>> START

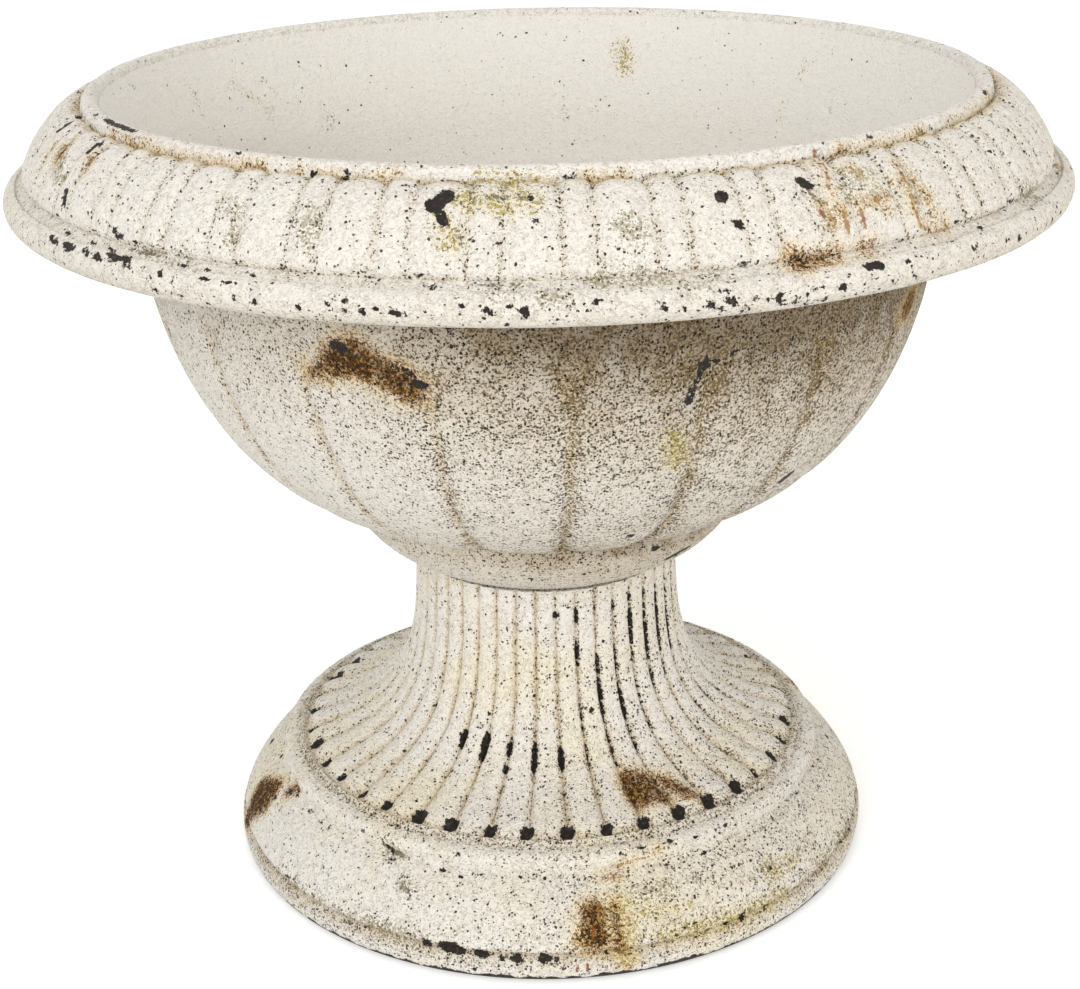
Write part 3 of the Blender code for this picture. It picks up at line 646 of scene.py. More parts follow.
# %% List the marks of the bowl
BOWL_CHIPS = [
    (5, (-12.2, 295.6), (-12.9, 293.9)), (5.5, (-13.1, 293.3), (-13.8, 292.4)),
    (3.2, (-12.7, 290.6), (-12.1, 288.4)), (2.4, (-4.4, 294.6)), (1.6, (-3.7, 290.5), (-4.3, 287)),
    (4.2, (13.6, 293.2), (14, 291.6)), (3, (14.3, 286.3), (15.4, 285)),
    (4, (22.4, 294.2), (23.6, 292.6)), (2.2, (35.1, 300.6)), (2.4, (64.4, 300.4), (66, 300.6)),
    (1.8, (79, 299)), (2, (-37.5, 301)),
    (2.4, (-66.5, 301), (-62.5, 301.1), (-58.5, 301.1), (-55.5, 301.2)),
    (1.8, (-69.8, 300.9), (-68.4, 300.9)), (2.4, (-72.9, 293.4), (-72.7, 296.3), (-73.3, 298.1)),
    (4, (-72.7, 295.6), (-73, 297.4)), (2.6, (-60.3, 293.7), (-60, 296.1), (-59.2, 297.2)),
    (2.2, (-58.8, 294.7), (-57.3, 296.5)), (2.6, (-59.8, 284.6), (-59.5, 281.7), (-59.1, 279)),
    (1.7, (-49.6, 278.2), (-48.4, 277.7), (-46.9, 277.6)), (3, (-13.1, 269), (-12.7, 268.8)),
    (1.8, (-10.2, 268.7)), (2.5, (-8.3, 267.9)), (3.2, (-5.2, 267.6), (-4.7, 267.3)),
    (2.8, (-1.2, 267.8), (-0.8, 267.9)), (2, (0.4, 269.2), (1.5, 269.8)),
    (2.4, (-16.4, 266.4), (-15, 266.3)), (1.8, (-16.9, 268)), (2.4, (6.4, 266.8), (7.2, 266.2)),
    (2, (8.6, 265.6)), (2, (10.6, 266.8)), (2.2, (12.4, 266.4), (13.2, 266)), (1.8, (14.8, 267.3)),
    (2.4, (16.7, 266.9), (17.3, 266.5)), (2, (20.2, 268)), (2.2, (22.8, 266.8), (24.2, 266.4)),
    (3.2, (26, 271.2), (28.2, 270.6)), (2.4, (30.9, 270.1)), (2.4, (39.8, 269.1)), (2.6, (47.7, 266.4)),
    (2.6, (-57.9, 270.9)), (2.6, (-56.6, 270.6)), (2.4, (-54, 270.2)),
    (2.8, (-55.2, 270.9), (-52.9, 270.7)), (2.6, (-51.2, 271.2)), (2.2, (-50.4, 270.2)),
    (2.4, (-49.6, 270.9), (-48.4, 270.7)), (3.6, (-47.8, 271.6), (-46, 271.7), (-44.2, 271.4)),
    (2.4, (-44.4, 271), (-43.8, 269.6)), (1.6, (-46.6, 270.6)), (2.2, (-39.9, 270.4), (-39.5, 269.9)),
    (1.8, (-38.2, 269.3)), (1.6, (-40.6, 268.6)), (2.2, (-31, 266.8)), (2, (-29, 266.4)),
    (2.2, (-24.6, 266.2)), (2, (-20.4, 266.4)), (2.4, (-18.8, 266.2)),
    (3.4, (-31, 238.2), (-29.8, 239.6), (-28.4, 238.4)),
    (1.6, (-23.2, 235.8), (-20.2, 232.7), (-19.2, 228)), (2.6, (-19.8, 228.8), (-18, 227.6)),
    (1.8, (-18.6, 224.8), (-18.6, 223.4)), (2.7, (15.4, 219), (15.7, 225)), (3.2, (15.3, 220.4)),
    (2, (15.8, 223), (16.7, 230.4), (19.2, 232.7)), (1.6, (19.2, 232.7), (21.9, 235.9)),
    (1.3, (16.8, 230), (17.2, 236)), (1.6, (15.2, 232), (20.4, 232.4)), (3, (11.6, 162), (12.6, 161.6)),
    (2.4, (-0.4, 158.5)), (2.4, (-18.2, 162.6)), (2.2, (0.8, 163.8)), (2.6, (27.4, 141), (29.4, 139.6)),
    (4, (36, 131), (41, 131.6), (46, 133.2)), (2.2, (7.6, 133)), (2.4, (-8.6, 131.6), (-7.8, 131.2)),
    (3.4, (39.6, 172.6), (41.6, 177.4)), (2, (172.4, 301), (150, 301)),
]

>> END

**Exercise:** Make an exact copy of the listing, including every line.

**Result of the task:**
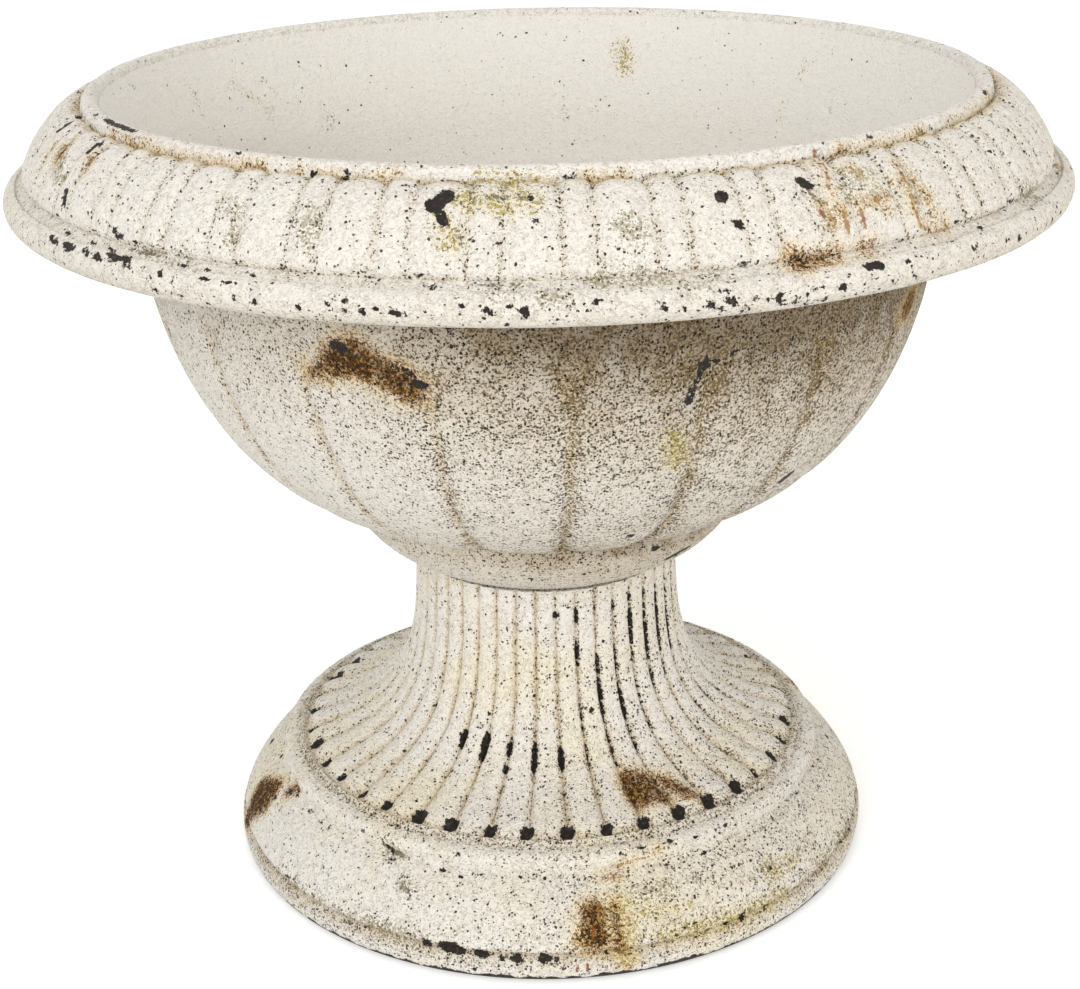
Write part 3 of the Blender code for this picture. It picks up at line 646 of scene.py. More parts follow.
# %% List the marks of the bowl
BOWL_CHIPS = [
    (5, (-12.2, 295.6), (-12.9, 293.9)), (5.5, (-13.1, 293.3), (-13.8, 292.4)),
    (3.2, (-12.7, 290.6), (-12.1, 288.4)), (2.4, (-4.4, 294.6)), (1.6, (-3.7, 290.5), (-4.3, 287)),
    (4.2, (13.6, 293.2), (14, 291.6)), (3, (14.3, 286.3), (15.4, 285)),
    (4, (22.4, 294.2), (23.6, 292.6)), (2.2, (35.1, 300.6)), (2.4, (64.4, 300.4), (66, 300.6)),
    (1.8, (79, 299)), (2, (-37.5, 301)),
    (2.4, (-66.5, 301), (-62.5, 301.1), (-58.5, 301.1), (-55.5, 301.2)),
    (1.8, (-69.8, 300.9), (-68.4, 300.9)), (2.4, (-72.9, 293.4), (-72.7, 296.3), (-73.3, 298.1)),
    (4, (-72.7, 295.6), (-73, 297.4)), (2.6, (-60.3, 293.7), (-60, 296.1), (-59.2, 297.2)),
    (2.2, (-58.8, 294.7), (-57.3, 296.5)), (2.6, (-59.8, 284.6), (-59.5, 281.7), (-59.1, 279)),
    (1.7, (-49.6, 278.2), (-48.4, 277.7), (-46.9, 277.6)), (3, (-13.1, 269), (-12.7, 268.8)),
    (1.8, (-10.2, 268.7)), (2.5, (-8.3, 267.9)), (3.2, (-5.2, 267.6), (-4.7, 267.3)),
    (2.8, (-1.2, 267.8), (-0.8, 267.9)), (2, (0.4, 269.2), (1.5, 269.8)),
    (2.4, (-16.4, 266.4), (-15, 266.3)), (1.8, (-16.9, 268)), (2.4, (6.4, 266.8), (7.2, 266.2)),
    (2, (8.6, 265.6)), (2, (10.6, 266.8)), (2.2, (12.4, 266.4), (13.2, 266)), (1.8, (14.8, 267.3)),
    (2.4, (16.7, 266.9), (17.3, 266.5)), (2, (20.2, 268)), (2.2, (22.8, 266.8), (24.2, 266.4)),
    (3.2, (26, 271.2), (28.2, 270.6)), (2.4, (30.9, 270.1)), (2.4, (39.8, 269.1)), (2.6, (47.7, 266.4)),
    (2.6, (-57.9, 270.9)), (2.6, (-56.6, 270.6)), (2.4, (-54, 270.2)),
    (2.8, (-55.2, 270.9), (-52.9, 270.7)), (2.6, (-51.2, 271.2)), (2.2, (-50.4, 270.2)),
    (2.4, (-49.6, 270.9), (-48.4, 270.7)), (3.6, (-47.8, 271.6), (-46, 271.7), (-44.2, 271.4)),
    (2.4, (-44.4, 271), (-43.8, 269.6)), (1.6, (-46.6, 270.6)), (2.2, (-39.9, 270.4), (-39.5, 269.9)),
    (1.8, (-38.2, 269.3)), (1.6, (-40.6, 268.6)), (2.2, (-31, 266.8)), (2, (-29, 266.4)),
    (2.2, (-24.6, 266.2)), (2, (-20.4, 266.4)), (2.4, (-18.8, 266.2)),
    (3.4, (-31, 238.2), (-29.8, 239.6), (-28.4, 238.4)),
    (1.6, (-23.2, 235.8), (-20.2, 232.7), (-19.2, 228)), (2.6, (-19.8, 228.8), (-18, 227.6)),
    (1.8, (-18.6, 224.8), (-18.6, 223.4)), (2.7, (15.4, 219), (15.7, 225)), (3.2, (15.3, 220.4)),
    (2, (15.8, 223), (16.7, 230.4), (19.2, 232.7)), (1.6, (19.2, 232.7), (21.9, 235.9)),
    (1.3, (16.8, 230), (17.2, 236)), (1.6, (15.2, 232), (20.4, 232.4)), (3, (11.6, 162), (12.6, 161.6)),
    (2.4, (-0.4, 158.5)), (2.4, (-18.2, 162.6)), (2.2, (0.8, 163.8)), (2.6, (27.4, 141), (29.4, 139.6)),
    (4, (36, 131), (41, 131.6), (46, 133.2)), (2.2, (7.6, 133)), (2.4, (-8.6, 131.6), (-7.8, 131.2)),
    (3.4, (39.6, 172.6), (41.6, 177.4)), (2, (172.4, 301), (150, 301)),
]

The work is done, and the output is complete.